Things change. Sometimes they change as slowly as the churning silt at the bottom of the sinisterly grey canal and other times at the speed of a charging locomotive. But change, they will.
For many years the canal system fell into disrepair through lack of use and poor maintenance, but as interest in floating along in particularly shaped boats flourished the network has been slowly restored as a tourist attraction. The towpaths and locks repaired and refitted in a systematic programme delivered, in part, by a friend of mine who, by curious coincidence, also has access to canal barge. There is something delightful about floating along through a summer’s afternoon with just the quiet of another time’s world following you. No point in hurrying, no point in rushing. You’ll get there when you get there.
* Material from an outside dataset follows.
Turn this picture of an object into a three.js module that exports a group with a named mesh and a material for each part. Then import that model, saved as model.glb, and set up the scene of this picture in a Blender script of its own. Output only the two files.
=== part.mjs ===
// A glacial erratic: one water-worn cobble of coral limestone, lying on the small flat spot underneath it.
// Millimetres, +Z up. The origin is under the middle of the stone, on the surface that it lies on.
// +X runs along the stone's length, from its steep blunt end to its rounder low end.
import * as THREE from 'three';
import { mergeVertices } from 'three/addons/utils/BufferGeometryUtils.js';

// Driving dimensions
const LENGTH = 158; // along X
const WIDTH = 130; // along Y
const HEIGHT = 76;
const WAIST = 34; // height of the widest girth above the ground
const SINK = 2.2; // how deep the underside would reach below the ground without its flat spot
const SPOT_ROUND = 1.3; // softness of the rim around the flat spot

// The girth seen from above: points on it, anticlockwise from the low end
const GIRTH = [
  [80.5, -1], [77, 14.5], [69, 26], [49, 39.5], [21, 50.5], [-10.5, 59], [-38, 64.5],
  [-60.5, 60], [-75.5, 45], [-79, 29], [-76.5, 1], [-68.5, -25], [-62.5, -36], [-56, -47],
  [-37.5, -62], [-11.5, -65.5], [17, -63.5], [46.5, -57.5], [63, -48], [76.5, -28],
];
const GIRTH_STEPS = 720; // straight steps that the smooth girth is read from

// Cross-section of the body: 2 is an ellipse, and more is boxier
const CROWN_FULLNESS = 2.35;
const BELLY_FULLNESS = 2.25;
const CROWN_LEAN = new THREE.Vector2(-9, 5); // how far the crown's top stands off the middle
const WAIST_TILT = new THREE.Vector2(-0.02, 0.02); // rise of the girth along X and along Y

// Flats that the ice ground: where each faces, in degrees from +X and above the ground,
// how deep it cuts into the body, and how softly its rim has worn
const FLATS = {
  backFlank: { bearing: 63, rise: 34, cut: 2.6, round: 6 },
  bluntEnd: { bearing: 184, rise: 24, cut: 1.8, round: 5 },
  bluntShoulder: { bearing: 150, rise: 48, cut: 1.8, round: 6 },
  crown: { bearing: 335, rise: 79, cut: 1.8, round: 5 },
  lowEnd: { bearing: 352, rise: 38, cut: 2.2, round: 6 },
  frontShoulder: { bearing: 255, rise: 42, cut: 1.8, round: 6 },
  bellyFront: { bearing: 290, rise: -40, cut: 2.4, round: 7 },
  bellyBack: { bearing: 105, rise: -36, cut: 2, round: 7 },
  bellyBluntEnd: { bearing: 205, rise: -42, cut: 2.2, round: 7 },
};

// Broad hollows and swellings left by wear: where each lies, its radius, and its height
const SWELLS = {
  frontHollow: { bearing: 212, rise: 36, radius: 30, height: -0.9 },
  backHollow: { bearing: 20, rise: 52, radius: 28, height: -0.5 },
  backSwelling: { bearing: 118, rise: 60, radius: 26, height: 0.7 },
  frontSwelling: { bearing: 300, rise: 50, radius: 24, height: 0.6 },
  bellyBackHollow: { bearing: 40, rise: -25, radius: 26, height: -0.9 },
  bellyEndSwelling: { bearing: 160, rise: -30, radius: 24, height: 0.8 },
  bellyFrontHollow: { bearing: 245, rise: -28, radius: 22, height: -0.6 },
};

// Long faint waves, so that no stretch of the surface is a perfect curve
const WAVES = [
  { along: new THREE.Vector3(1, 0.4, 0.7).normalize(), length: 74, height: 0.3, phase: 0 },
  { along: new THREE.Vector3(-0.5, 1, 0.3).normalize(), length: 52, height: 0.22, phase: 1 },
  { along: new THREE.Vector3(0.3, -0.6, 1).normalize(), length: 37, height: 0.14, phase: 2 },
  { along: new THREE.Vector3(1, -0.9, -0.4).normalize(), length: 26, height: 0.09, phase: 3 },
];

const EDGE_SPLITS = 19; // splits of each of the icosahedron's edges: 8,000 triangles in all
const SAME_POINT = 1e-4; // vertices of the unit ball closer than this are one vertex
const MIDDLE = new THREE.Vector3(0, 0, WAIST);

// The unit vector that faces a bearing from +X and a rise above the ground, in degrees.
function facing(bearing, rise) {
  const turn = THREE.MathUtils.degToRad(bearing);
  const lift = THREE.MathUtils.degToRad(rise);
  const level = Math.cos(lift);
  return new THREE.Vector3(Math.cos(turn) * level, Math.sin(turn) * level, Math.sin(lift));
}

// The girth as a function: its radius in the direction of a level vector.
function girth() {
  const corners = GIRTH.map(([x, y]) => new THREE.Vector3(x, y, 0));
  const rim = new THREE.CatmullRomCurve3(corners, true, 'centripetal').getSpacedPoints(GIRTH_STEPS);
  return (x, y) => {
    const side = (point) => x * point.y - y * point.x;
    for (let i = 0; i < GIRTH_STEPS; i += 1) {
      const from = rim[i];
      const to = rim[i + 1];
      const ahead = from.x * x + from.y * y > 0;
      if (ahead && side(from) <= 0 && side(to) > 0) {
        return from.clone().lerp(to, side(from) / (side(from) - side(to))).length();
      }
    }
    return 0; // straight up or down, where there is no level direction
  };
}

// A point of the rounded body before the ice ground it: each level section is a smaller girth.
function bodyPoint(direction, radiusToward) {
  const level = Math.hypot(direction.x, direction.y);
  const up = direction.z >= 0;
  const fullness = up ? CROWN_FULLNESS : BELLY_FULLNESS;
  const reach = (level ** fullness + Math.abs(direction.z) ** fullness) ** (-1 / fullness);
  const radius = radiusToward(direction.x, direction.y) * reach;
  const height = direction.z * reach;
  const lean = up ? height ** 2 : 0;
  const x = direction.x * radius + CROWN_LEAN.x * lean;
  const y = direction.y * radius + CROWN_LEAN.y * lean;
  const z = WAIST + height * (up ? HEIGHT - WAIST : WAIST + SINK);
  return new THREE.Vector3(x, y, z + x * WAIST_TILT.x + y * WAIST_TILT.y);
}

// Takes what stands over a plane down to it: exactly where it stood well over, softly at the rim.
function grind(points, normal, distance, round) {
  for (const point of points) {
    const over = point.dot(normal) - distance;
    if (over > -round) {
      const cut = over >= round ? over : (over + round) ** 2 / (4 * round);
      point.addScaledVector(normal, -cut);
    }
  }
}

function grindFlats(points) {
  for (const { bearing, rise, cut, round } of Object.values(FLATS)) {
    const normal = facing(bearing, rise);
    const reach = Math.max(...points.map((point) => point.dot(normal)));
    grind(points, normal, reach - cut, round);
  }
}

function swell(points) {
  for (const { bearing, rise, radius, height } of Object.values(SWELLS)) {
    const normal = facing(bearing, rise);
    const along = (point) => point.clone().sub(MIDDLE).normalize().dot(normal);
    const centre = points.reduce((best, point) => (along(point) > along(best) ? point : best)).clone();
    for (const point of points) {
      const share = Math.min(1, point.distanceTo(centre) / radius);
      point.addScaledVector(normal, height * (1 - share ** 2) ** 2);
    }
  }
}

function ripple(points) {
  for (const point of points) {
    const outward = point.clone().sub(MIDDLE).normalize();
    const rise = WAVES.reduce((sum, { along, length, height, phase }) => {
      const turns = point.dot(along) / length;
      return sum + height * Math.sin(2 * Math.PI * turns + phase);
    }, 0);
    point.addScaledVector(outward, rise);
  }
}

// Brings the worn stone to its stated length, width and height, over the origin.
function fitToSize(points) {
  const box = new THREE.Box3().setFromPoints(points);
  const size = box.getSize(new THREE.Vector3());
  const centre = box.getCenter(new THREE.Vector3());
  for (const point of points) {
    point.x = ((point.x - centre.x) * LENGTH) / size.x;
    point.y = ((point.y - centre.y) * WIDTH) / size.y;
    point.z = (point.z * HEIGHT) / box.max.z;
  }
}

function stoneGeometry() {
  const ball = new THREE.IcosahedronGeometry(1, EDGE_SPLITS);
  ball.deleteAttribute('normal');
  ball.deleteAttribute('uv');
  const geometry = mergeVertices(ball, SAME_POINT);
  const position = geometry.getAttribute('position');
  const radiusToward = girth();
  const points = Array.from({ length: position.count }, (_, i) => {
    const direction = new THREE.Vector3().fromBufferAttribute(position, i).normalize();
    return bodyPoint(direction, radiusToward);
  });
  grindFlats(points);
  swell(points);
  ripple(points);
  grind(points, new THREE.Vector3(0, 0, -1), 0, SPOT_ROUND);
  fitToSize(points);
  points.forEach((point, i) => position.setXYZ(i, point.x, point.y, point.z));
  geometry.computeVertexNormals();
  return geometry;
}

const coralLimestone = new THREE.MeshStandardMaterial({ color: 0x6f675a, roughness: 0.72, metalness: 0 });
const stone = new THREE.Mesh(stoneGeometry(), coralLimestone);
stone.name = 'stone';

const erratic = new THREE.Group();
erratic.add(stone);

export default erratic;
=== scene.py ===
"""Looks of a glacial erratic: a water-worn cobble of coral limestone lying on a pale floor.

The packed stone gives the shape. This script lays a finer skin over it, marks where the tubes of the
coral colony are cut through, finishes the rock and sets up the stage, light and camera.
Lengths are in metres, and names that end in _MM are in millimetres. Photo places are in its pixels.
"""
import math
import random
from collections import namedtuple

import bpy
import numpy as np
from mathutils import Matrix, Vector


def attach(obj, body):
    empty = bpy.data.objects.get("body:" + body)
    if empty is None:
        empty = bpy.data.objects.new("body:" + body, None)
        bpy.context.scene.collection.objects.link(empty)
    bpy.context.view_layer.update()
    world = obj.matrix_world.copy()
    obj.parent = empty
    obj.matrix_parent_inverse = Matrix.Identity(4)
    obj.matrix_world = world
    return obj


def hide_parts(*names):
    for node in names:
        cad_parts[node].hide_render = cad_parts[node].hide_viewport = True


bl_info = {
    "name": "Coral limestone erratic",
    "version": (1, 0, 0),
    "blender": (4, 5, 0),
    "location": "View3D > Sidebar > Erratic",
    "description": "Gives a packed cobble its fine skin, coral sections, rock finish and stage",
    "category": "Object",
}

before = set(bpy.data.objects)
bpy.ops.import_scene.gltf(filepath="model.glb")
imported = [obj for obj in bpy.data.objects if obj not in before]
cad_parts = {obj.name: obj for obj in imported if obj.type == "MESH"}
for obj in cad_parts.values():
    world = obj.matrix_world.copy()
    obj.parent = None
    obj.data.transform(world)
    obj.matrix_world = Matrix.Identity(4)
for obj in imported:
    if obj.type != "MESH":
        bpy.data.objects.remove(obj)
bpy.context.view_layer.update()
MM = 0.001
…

But canals also hide secrets. Two bloated and drowned bodies, for instance, near where my parents live. True story, apparently. My great grandmother was asked by the local doctor to keep an eye on the survivors lest they choose to go the same way.
Why did she do it? Well, there are many reasons why a pretty young girl decides there is only one final solution, but only one reason that was ever likely to keep the curtain twitchers chattering through the generations.
And him? Well he had a reputation as a boozer. His wife would go to the building sites, where he laid bricks and smeared cement, to collect his wages before it all disappeared into the till of the Red Lion. But why did he follow his daughter to her watery end? Guilt? Grief? Despair? A bit of all, perhaps, and maybe, just maybe, the whispered rumour may have held a pittance of truth.
Who knows? Only the canal and it isn’t telling, preferring to leave half-remembered tales until no-one’s left to care, but the glittering sunlight on the thick surface.